The presence of the MQM-P’s rivals at the Iftar dinner hinted that work on a new political alignment – formation of a broad-based alliance of Mohajir political parties - might be under consideration.

The programme was also attended by politicians belonging to the Pakistan Peoples Party, the Pakistan Tehreek-e-Insaf, the Pakistan Muslim League-Nawaz, component parties and individuals of the Grand Democratic Alliance, the Awami National Party, the Jamiat Ulema-e-Islam-Fazl, the All Pakitan Muslim League and others.

Dr Khalid Maqbool Siddiqui, the MQM-P’s convener who is also the federal minister for information technology and telecom, along with senior leaders Amir Khan, Kanwar Naveed Jameel, Faisal Subzwari, Khwaja Izharul Hasan, Aminul Haq and others, welcomed the guests.
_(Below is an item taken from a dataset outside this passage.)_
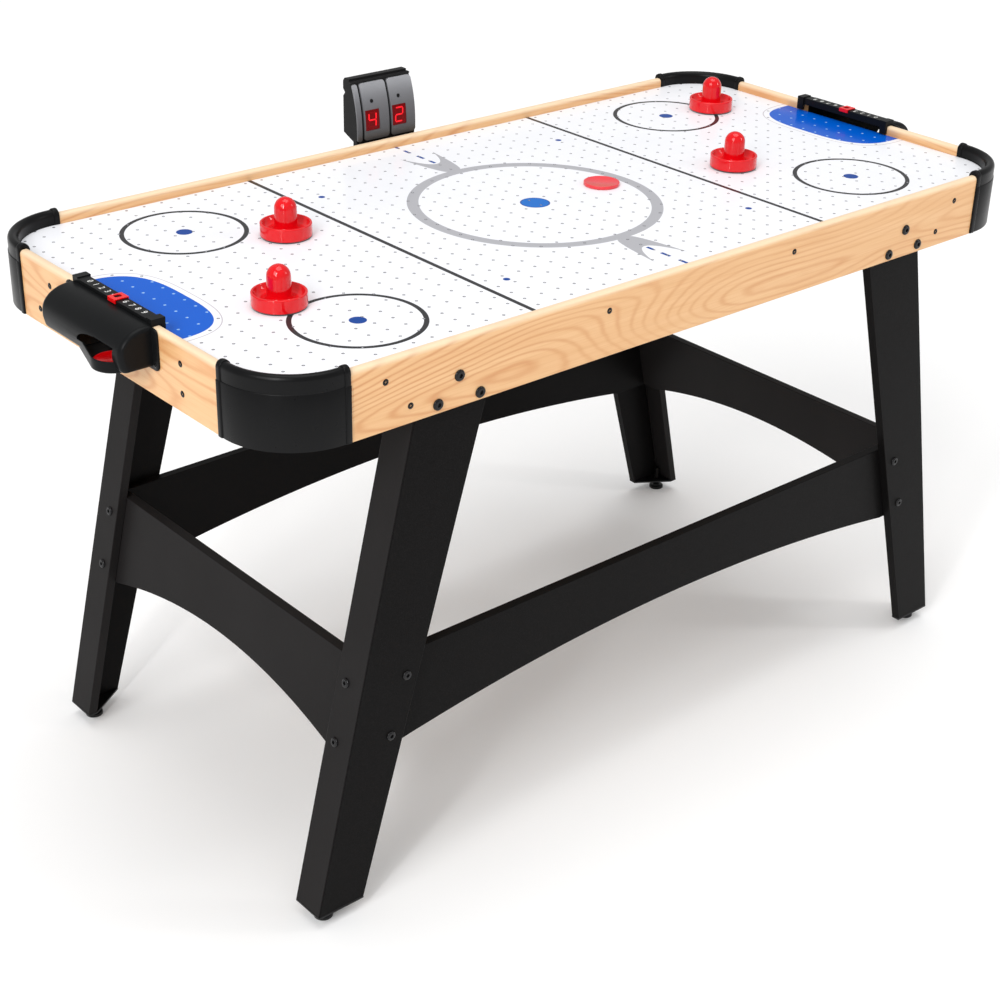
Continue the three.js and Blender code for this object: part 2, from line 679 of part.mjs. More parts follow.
// ---------------------------------------------------------------- blower
function blowerHousing(high) {
  const { radius, low, wall, inlet, motor, guard } = BLOWER;
  const lip = 12;
  const cup = solid(turned([
    [inlet, low], [radius - 4, low], [radius, low + 4], [radius, high - 3], [radius + lip, high - 3],
    [radius + lip, high], [radius - wall, high], [radius - wall, low + 5], [radius - 5, low + wall],
    [inlet, low + wall], [inlet, low],
  ], 28));
  const hub = cylinder(motor + 3, 0, 0, low, low + wall, 16);
  const reach = inlet + 2;
  const spoke = box(-reach, reach, -wall, wall, low, low + wall);
  const spokes = [0, 60, 120].map((angle) => spoke.rotate([0, 0, angle]));
  const inside = cylinder(guard - wall, 0, 0, low - 1, low + wall + 1, 16);
  const ring = cylinder(guard, 0, 0, low, low + wall, 16).subtract(inside);
  return joined([cup, hub, ...spokes, ring]);
}

function blowerImpeller(base, eye) {
  const { disc, boss, bladeIn, bladeOut, blades } = IMPELLER;
  const blade = box(bladeIn, bladeOut, -1, 1, base + 8, eye + 1);
  const bodies = [
    cylinder(disc, 0, 0, eye, eye + 2, 28),
    cylinder(boss, 0, 0, eye, eye + 12, 16),
  ];
  for (let i = 0; i < blades; i += 1) {
    bodies.push(blade.rotate([0, 0, (i * 360) / blades]));
  }
  const bore = cylinder(BLOWER.shaft + GAP, 0, 0, base, eye + 20, 12);
  return joined(bodies).subtract(bore);
}

function buildPower(high) {
  const { half, depth, y, socketX, socket, bay, rocker } = POWER;
  const axisZ = high - depth / 2;
  const block = box(-half, half, y, y + depth, high - depth, high);
  const hole = buttonRod(socket, y + 12, y + depth + 4).translate([socketX, 0, axisZ]);
  const rockerBay = box(bay[0], bay[1], y + 12, y + depth + 4, high - 21, high - 5);
  addPart('power_inlet', block.subtract(hole).subtract(rockerBay), BLACK);

  const profile = polygon([
    [-4.5, 5.5], [-4.5, -5.5], [0, -6.5], [3.6, -6.5], [2.6, 0], [4.2, 6.3], [0, 6.5],
  ]);
  const key = solid(alongX(profile, rocker[0], rocker[1])).translate([0, y + 24, axisZ]);
  addPart('power_switch', key, BLACK);
}

function buildBlower() {
  const high = PANEL_TOP - PANEL_BOARD - GAP;
  const base = BLOWER.low + BLOWER.wall + GAP;
  const { motor, shaft } = BLOWER;
  addPart('blower_housing', blowerHousing(high), BLACK);
  const can = cylinder(motor, 0, 0, base, base + 26, 24);
  addPart('blower_motor', can.add(cylinder(shaft, 0, 0, base, base + 44, 12)), STEEL);
  addPart('blower_impeller', blowerImpeller(base, base + 30), BLACK);
  buildPower(high);
}

buildChamber();
buildAprons();
buildCornerCaps();
buildLegs();
buildStretchers();
buildGoals();
buildStrikers();
buildScoreboard();
buildBlower();

export default table;
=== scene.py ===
# Air hockey table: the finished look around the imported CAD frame.
# Shapes are written in millimetres about the middle of the playfield, with z up from the floor.
import json
import math

import bmesh
import bpy
from mathutils import Matrix, Vector

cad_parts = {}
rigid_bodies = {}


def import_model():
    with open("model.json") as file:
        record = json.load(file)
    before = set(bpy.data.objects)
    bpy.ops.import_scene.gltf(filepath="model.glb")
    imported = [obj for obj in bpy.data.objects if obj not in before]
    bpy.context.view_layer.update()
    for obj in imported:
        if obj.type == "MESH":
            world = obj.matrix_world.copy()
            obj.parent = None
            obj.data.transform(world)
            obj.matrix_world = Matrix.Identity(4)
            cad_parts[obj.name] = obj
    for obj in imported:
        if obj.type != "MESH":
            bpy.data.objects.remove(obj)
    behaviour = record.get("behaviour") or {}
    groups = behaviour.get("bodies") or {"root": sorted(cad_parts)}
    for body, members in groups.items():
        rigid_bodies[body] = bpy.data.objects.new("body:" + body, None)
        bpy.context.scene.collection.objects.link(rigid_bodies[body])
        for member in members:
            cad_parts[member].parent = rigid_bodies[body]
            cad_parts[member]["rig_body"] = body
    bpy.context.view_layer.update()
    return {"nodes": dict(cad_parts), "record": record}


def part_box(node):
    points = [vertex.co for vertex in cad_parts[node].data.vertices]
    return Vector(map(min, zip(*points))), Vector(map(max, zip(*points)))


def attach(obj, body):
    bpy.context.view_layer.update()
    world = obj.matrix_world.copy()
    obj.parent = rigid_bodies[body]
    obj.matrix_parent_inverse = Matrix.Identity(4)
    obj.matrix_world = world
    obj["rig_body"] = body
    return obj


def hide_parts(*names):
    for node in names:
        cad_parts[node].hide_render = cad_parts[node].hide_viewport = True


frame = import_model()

SLOTS = {row["node"]: row["material_slot"] for row in frame["record"]["subparts"]}
MM = 0.001
TAU = 2 * math.pi

FIELD_LOW, FIELD_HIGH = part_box("playfield")
CENTRE_Y = (FIELD_LOW.y + FIELD_HIGH.y) / 2


def span(node):
    """A CAD node's lowest and highest corners, in millimetres about the playfield's middle."""
    shift = Vector((0, CENTRE_Y, 0))
    return [(corner - shift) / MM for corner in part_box(node)]


FIELD_X, FIELD_Y, FIELD_TOP = span("playfield")[1]
APRON_LOW = span("front_apron")[0].z
RAIL_TOP = span("front_apron")[1].z
OUTER_Y = -span("front_apron")[0].y
OUTER_X = span("right_end_apron")[1].x
BOARD = OUTER_X - span("right_end_apron")[0].x
CORNERS = (("front_left", -1, -1), ("front_right", 1, -1), ("back_left", -1, 1), ("back_right", 1, 1))
ENDS = (("left", -1), ("right", 1))
SIDES = (("front", -1), ("back", 1))
HOLE_PITCH_X, HOLE_PITCH_Y = 30.24, 27.2
HOLE_COLUMNS, HOLE_ROWS = 23, 12
HOLE_RADIUS, HOLE_MARGIN = 1.15, 10
# Clearance between parts, how near welded points lie, and how many sides a fine round part has.
GAP, WELD, FINE = 0.3, 0.0005, 96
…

The list of guests included Railways Minister Shaikh Rashid Ahmed, former finance ministers Asad Umar and Miftah Ismail, the PPP’s Barrister Murtaza Wahab, provincial minister Shehla Raza, Waqar Mehdi and Rashid Rabbani, the PTI’s Khurram Sher Zaman and Haleem Adil Shaikh, the PML-N’s Nehal Hashmi, the PML-F’s Raja Saeen, Nusrat Sehar Abbasi and Sardar Abdul Raheem, former federal minister Ghulam Murtaza Jatoi, religious leaders Shah Turab Haq Qadri and Mufti Muhammad Naeeem, senator Raheela Gul Magsi, former chief minister Arab Ghulam Raheem, and the ANP’s Younas Bunariee.

Among celebrities, cricketer Shahid Afridi, actors Shahid Afridi and Behroz Sabzwari, and Arts Council of Pakistan’ s Ahmed Shah were in attendance.

The MQM’s convener Siddiqui said that the Iftar dinner was a representative dinner of Karachi in which people from all walks of life, including politicians, businessmen, religious scholars, sportsmen and actors, were present.

“The country is passing through a critical phase and there is a need to leave aside all our internal differences and to move forward,” he said.

The participants were curious to hear Afaq Ahmed’s views= about the attending MQM-P’s Iftar but he did not speak to the media.

An MQM-P leader spoke about the absence of Dr Sattar and said that the latter had been expelled from the party and that was why he had not been invited to the dinner.

However, a journalist attending the Iftar dinner viewed the meeting of leaders of Muhajir parties as “irrelevance meets irrelevance”.